### YOUR OBJECTIVE
Begin with the line that contains "plinth_screws();", end with the line that contains "cad_parts[node].hide_render = cad_parts[node].hide_viewport", and extract exactly that stretch of lines.

### INFORMATION SHOWN
___

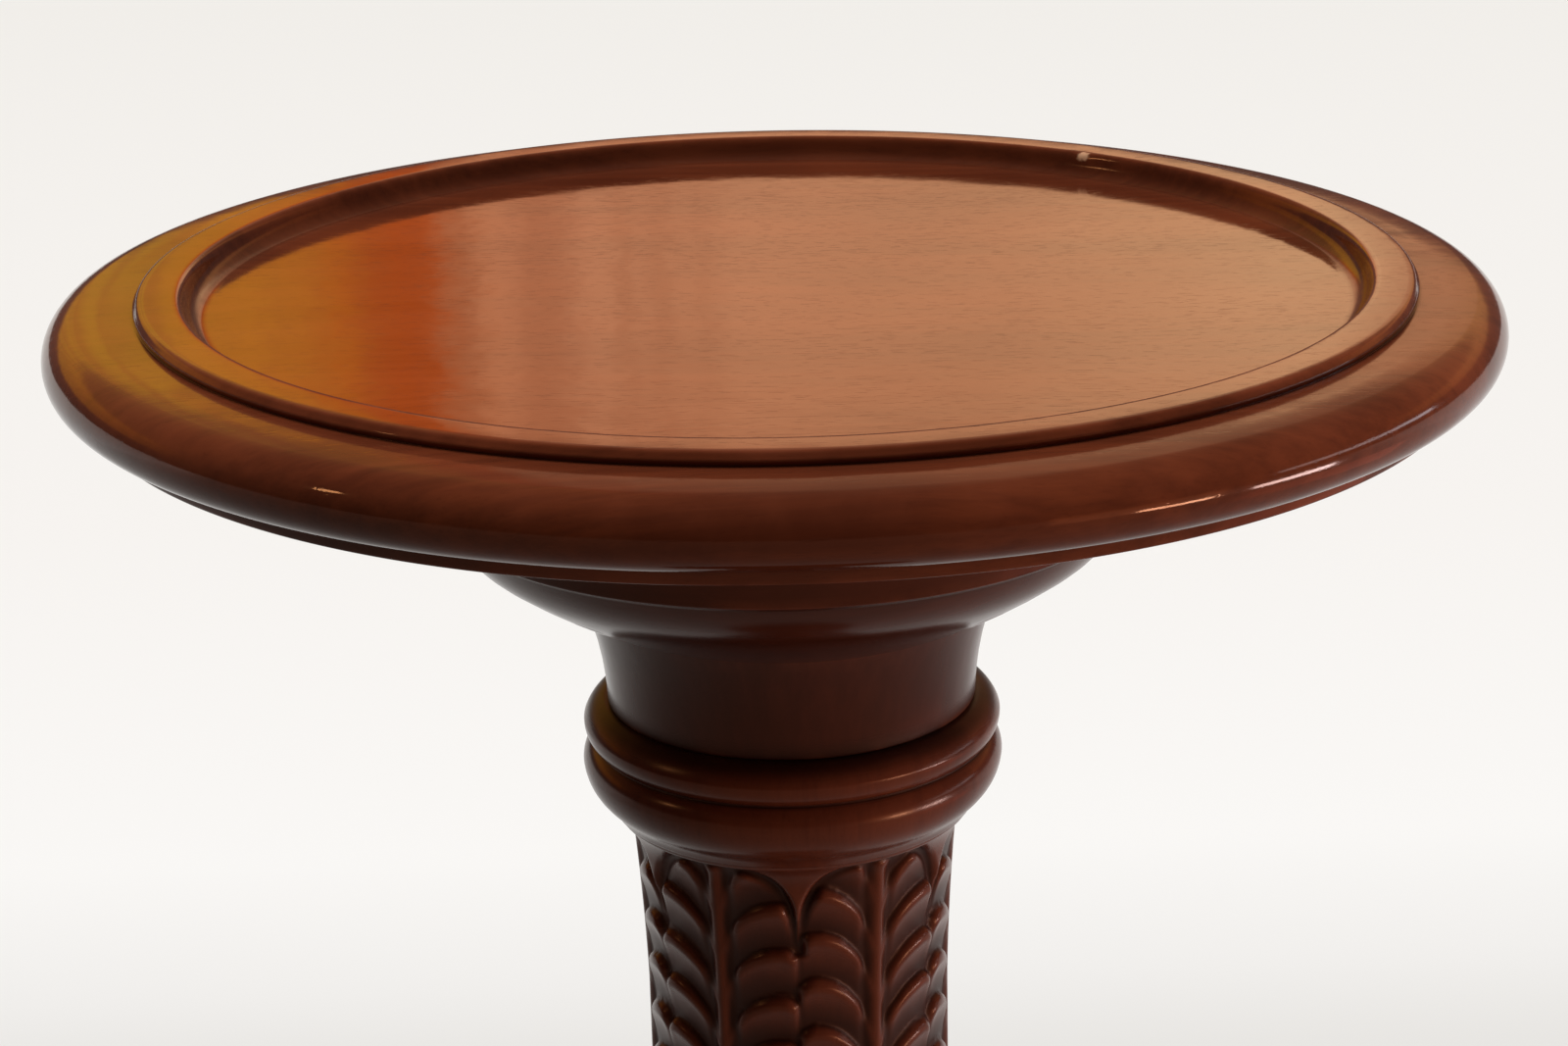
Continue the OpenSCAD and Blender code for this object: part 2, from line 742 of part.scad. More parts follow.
module bun_foot(angle) {
    waist = [foot_waist_r, -foot_collar_h - foot_quirk_h];
    fullest = [foot_r, -foot_full_drop];
    sole = [foot_sole_r, -foot_h];
    outline = concat(
        [[0, 0], [foot_collar_r, 0], [foot_collar_r, -foot_collar_h], [foot_waist_r, -foot_collar_h], waist],
        swell(waist, fullest),
        tuck(fullest, sole),
        [[0, -foot_h]]
    );
    color(wood) rotate([0, 0, angle]) translate([foot_circle_r, 0, 0]) difference() {
        union() {
            translate([0, 0, plinth_z]) turned(outline);
            translate([0, 0, plinth_z]) cylinder(r = foot_spigot_r, h = foot_spigot_l);
        }
        hole(nail_r, glide_t - sliver, glide_t + nail_l);
    }
}

module front_foot() {
    bun_foot(foot_angles[0]);
}

module right_foot() {
    bun_foot(foot_angles[1]);
}

module left_foot() {
    bun_foot(foot_angles[2]);
}

module foot_glides() {
    nail_tip_l = 2 * nail_r;
    color(steel) each_foot() turned([
        [0, 0], [glide_r - glide_ease, 0], [glide_r, glide_ease], [glide_r, glide_t],
        [nail_r, glide_t], [nail_r, glide_t + nail_l - nail_tip_l], [0, glide_t + nail_l]
    ]);
}

top();
under_collar();
collar_screws();
collar_plugs();
neck();
upper_ring();
column();
lower_ring();
lower_neck();
socle();
step_disc();
plinth_front_board();
plinth_middle_board();
plinth_back_board();
plinth_tongues();
plinth_screws();
coach_screw();
coach_washer();
front_foot();
left_foot();
right_foot();
foot_glides();
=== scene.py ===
import math

import bpy
import numpy as np
from mathutils import Matrix


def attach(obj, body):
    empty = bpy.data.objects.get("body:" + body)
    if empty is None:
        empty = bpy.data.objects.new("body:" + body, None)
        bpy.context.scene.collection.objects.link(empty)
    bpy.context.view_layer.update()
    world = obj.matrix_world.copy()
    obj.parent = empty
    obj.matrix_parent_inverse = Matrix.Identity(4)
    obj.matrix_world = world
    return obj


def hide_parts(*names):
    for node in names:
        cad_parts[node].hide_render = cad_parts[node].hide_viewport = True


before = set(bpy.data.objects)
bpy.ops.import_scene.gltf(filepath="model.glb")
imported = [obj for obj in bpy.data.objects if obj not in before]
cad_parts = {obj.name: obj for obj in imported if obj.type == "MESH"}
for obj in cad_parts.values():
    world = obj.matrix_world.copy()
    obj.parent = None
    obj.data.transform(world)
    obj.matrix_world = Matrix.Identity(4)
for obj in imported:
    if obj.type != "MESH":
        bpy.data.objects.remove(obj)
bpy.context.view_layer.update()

# Outlines are written in millimetres and the meshes in metres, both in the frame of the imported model.
MM = 0.001

# Heights of the tops of the turned pieces, and of the ends of the carved part of the column.
TOP_Z, COLLAR_Z, NECK_Z, UPPER_RING_Z, COLUMN_TOP_Z = 1050.0, 1028.4, 973.0, 947.5, 920.0
COLUMN_FOOT_Z, LOWER_NECK_TOP_Z, SOCLE_Z = 245.0, 217.5, 192.0
STEP_Z, PLINTH_Z, FOOT_Z = 106.0, 86.0, 46.0
SPIGOT_R, BORE_R, SPIGOT_TOP_Z, SPIGOT_FOOT_Z = 15.0, 15.15, 1035.4, 71.5
# Distance of the plinth's two joints from its middle, and radius of the circle that the feet stand on.
JOINT_Y, FOOT_CIRCLE_R = 45.0, 135.0


# Outlines.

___

### RESULT FOR THIS EXERCISE
plinth_screws();
coach_screw();
coach_washer();
front_foot();
left_foot();
right_foot();
foot_glides();
=== scene.py ===
import math

import bpy
import numpy as np
from mathutils import Matrix


def attach(obj, body):
    empty = bpy.data.objects.get("body:" + body)
    if empty is None:
        empty = bpy.data.objects.new("body:" + body, None)
        bpy.context.scene.collection.objects.link(empty)
    bpy.context.view_layer.update()
    world = obj.matrix_world.copy()
    obj.parent = empty
    obj.matrix_parent_inverse = Matrix.Identity(4)
    obj.matrix_world = world
    return obj


def hide_parts(*names):
    for node in names:
        cad_parts[node].hide_render = cad_parts[node].hide_viewport = True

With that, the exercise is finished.